→ THE REQUEST: Copy each line below in which the word "This" occurs.

→ Records excerpted from a collection:
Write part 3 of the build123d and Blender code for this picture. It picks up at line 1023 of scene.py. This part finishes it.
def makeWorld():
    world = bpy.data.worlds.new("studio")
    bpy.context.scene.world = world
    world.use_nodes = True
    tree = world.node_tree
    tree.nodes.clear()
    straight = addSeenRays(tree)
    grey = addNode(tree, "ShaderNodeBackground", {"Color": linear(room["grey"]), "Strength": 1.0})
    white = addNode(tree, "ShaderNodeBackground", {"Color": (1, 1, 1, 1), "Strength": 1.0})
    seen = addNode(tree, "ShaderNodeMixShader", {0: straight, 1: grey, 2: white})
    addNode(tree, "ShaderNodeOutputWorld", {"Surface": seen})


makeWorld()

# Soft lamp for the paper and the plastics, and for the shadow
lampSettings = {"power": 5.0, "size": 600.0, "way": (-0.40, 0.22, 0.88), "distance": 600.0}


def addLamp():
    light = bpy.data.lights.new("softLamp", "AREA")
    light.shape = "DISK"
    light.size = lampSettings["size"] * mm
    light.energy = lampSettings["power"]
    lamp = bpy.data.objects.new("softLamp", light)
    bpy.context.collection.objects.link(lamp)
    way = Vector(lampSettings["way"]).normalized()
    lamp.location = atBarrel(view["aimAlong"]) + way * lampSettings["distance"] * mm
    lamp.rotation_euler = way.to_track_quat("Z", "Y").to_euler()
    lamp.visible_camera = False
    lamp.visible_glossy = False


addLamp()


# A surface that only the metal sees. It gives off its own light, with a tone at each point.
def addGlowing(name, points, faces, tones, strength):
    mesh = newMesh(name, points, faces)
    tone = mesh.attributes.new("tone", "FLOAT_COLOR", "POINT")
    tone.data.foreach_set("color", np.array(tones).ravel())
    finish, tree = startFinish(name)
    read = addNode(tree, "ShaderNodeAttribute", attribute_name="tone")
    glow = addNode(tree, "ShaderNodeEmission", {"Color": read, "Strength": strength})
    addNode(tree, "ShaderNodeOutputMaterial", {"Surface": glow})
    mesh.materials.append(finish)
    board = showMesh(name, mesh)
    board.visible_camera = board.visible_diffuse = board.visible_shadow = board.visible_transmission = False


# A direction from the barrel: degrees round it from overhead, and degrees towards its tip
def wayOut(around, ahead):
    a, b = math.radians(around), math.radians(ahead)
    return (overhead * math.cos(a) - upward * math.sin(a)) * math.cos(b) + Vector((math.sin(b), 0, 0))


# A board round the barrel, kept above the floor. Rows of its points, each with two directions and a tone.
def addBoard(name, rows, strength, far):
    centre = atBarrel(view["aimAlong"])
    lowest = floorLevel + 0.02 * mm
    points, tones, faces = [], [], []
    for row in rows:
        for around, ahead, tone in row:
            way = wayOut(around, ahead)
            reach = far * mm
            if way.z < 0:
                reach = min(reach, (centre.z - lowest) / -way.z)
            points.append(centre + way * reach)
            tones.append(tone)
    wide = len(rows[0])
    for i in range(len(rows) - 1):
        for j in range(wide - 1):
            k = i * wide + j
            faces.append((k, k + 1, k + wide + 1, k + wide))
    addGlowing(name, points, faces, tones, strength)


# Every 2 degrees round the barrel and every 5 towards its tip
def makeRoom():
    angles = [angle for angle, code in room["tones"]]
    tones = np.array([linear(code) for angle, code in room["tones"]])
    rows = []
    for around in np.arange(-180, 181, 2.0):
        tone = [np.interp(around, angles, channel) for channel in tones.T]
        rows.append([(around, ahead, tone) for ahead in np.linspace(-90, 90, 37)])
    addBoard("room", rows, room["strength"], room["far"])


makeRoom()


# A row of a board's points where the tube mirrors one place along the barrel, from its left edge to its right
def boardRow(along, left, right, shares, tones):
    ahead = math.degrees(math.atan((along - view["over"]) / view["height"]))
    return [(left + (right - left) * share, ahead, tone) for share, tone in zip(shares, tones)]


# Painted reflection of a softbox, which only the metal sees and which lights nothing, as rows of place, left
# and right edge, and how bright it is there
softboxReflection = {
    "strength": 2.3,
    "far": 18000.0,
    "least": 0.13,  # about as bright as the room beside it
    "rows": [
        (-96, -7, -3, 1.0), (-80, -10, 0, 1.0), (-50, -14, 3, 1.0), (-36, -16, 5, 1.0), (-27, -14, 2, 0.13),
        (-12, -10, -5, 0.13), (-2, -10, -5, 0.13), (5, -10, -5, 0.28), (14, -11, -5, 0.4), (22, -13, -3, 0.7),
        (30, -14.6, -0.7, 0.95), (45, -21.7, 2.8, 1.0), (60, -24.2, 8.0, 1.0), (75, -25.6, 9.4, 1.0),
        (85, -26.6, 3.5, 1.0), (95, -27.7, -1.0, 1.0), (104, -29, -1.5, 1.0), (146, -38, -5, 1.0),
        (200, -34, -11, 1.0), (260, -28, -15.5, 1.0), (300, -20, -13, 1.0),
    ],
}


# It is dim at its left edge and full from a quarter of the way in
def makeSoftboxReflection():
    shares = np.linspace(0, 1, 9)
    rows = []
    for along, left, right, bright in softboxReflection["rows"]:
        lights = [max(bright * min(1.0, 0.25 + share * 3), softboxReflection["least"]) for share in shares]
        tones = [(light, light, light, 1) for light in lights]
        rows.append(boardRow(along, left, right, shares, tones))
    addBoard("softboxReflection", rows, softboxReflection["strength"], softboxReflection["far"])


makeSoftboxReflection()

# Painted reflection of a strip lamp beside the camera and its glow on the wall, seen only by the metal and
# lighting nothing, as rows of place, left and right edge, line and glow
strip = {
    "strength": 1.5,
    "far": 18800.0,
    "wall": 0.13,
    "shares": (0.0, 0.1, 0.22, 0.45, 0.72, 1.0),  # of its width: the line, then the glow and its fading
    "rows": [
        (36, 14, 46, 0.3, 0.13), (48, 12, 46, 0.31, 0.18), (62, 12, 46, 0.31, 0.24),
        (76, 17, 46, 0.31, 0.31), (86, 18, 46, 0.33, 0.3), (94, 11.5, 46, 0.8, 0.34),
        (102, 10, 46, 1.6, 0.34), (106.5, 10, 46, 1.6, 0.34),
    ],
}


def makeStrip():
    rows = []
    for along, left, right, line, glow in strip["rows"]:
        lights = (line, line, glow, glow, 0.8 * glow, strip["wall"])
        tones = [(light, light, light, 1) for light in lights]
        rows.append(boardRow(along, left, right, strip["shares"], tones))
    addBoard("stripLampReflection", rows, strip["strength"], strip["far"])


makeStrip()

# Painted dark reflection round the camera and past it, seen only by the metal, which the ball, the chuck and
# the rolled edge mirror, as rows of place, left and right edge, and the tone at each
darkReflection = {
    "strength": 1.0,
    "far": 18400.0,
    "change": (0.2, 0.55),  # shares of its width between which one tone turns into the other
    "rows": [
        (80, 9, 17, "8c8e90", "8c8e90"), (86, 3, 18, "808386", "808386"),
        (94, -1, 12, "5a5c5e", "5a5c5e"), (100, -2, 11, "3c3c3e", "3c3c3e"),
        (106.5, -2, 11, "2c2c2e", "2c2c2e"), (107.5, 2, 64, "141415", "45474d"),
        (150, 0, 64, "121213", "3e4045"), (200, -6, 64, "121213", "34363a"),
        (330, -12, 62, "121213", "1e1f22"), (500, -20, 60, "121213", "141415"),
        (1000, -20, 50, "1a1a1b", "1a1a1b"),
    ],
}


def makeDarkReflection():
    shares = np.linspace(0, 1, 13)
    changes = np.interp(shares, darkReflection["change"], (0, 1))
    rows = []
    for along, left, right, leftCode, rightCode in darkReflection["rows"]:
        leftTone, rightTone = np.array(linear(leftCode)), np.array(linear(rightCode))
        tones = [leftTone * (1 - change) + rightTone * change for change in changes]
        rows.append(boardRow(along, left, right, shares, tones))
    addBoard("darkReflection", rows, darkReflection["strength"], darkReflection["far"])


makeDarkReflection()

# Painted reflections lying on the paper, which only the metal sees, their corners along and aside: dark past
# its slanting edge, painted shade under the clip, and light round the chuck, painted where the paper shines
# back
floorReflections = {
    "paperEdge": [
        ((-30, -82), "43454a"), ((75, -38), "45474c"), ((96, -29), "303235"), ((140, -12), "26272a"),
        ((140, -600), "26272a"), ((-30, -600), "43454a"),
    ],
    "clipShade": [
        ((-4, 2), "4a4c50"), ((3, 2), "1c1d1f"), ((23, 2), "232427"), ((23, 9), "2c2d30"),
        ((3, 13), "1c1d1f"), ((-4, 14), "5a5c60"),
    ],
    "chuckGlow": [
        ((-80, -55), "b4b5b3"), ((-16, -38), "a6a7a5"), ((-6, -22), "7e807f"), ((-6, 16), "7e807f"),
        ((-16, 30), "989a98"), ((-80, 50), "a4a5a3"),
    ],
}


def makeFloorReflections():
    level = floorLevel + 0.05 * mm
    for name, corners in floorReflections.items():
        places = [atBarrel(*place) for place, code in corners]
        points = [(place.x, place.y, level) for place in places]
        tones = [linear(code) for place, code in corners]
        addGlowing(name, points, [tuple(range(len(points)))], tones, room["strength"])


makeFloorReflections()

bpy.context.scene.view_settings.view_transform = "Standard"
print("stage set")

* * *

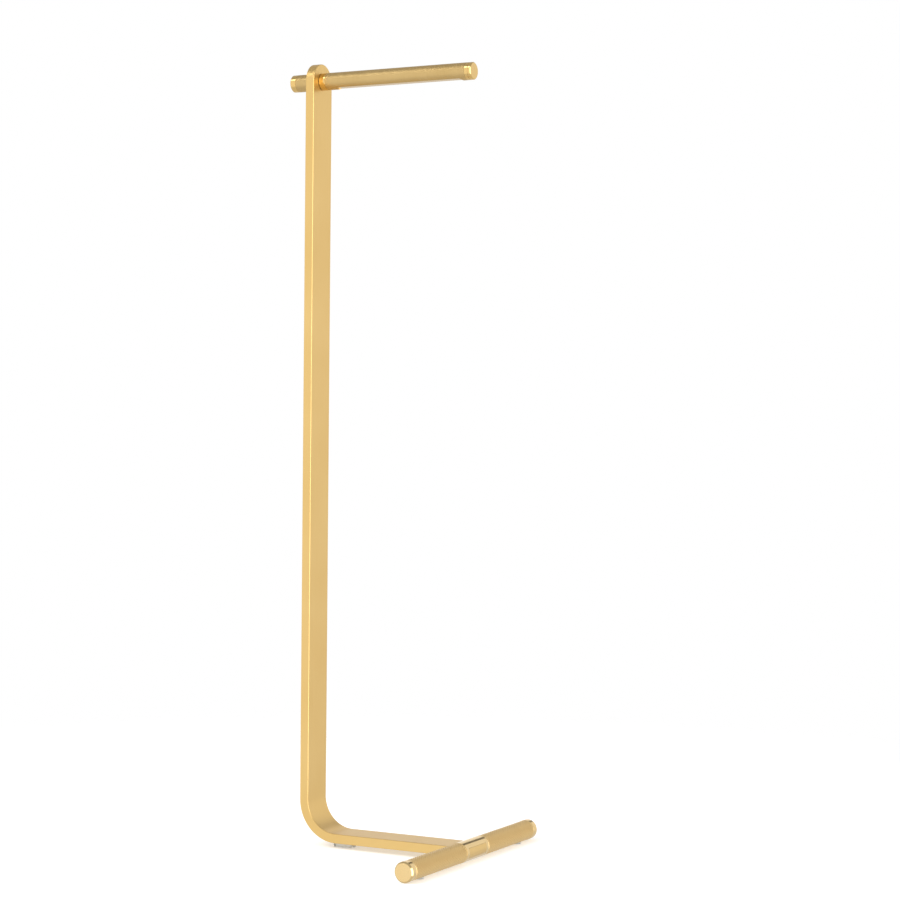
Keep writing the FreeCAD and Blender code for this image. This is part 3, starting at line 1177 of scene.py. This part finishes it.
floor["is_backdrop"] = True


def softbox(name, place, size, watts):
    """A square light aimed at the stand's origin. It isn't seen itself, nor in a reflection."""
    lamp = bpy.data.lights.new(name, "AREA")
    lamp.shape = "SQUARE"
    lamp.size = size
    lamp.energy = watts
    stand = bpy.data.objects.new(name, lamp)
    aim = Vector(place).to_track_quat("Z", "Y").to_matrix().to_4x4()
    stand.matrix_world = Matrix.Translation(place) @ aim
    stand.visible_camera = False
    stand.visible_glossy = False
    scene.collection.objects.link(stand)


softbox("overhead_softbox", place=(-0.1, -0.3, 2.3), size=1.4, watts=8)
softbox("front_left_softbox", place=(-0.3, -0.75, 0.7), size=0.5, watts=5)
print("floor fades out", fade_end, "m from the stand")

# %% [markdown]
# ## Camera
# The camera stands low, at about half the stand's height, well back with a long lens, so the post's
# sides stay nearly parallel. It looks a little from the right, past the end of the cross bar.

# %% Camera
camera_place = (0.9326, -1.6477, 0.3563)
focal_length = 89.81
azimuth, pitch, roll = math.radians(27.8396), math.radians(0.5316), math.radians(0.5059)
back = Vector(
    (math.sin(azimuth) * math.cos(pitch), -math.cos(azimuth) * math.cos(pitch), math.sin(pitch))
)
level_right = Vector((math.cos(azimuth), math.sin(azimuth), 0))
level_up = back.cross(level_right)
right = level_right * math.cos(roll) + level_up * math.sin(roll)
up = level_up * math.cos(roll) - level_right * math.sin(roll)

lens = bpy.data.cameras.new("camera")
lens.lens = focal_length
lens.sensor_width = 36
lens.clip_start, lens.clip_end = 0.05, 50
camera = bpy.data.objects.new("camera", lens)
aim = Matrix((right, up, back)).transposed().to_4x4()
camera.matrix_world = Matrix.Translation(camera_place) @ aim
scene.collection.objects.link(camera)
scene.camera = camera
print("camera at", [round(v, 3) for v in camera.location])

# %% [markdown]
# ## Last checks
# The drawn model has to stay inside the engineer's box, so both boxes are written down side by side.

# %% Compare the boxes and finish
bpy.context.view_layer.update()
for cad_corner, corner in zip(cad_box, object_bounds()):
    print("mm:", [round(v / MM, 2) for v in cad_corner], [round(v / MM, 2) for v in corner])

→ RESPONSE:
Write part 3 of the build123d and Blender code for this picture. It picks up at line 1023 of scene.py. This part finishes it.
Keep writing the FreeCAD and Blender code for this image. This is part 3, starting at line 1177 of scene.py. This part finishes it.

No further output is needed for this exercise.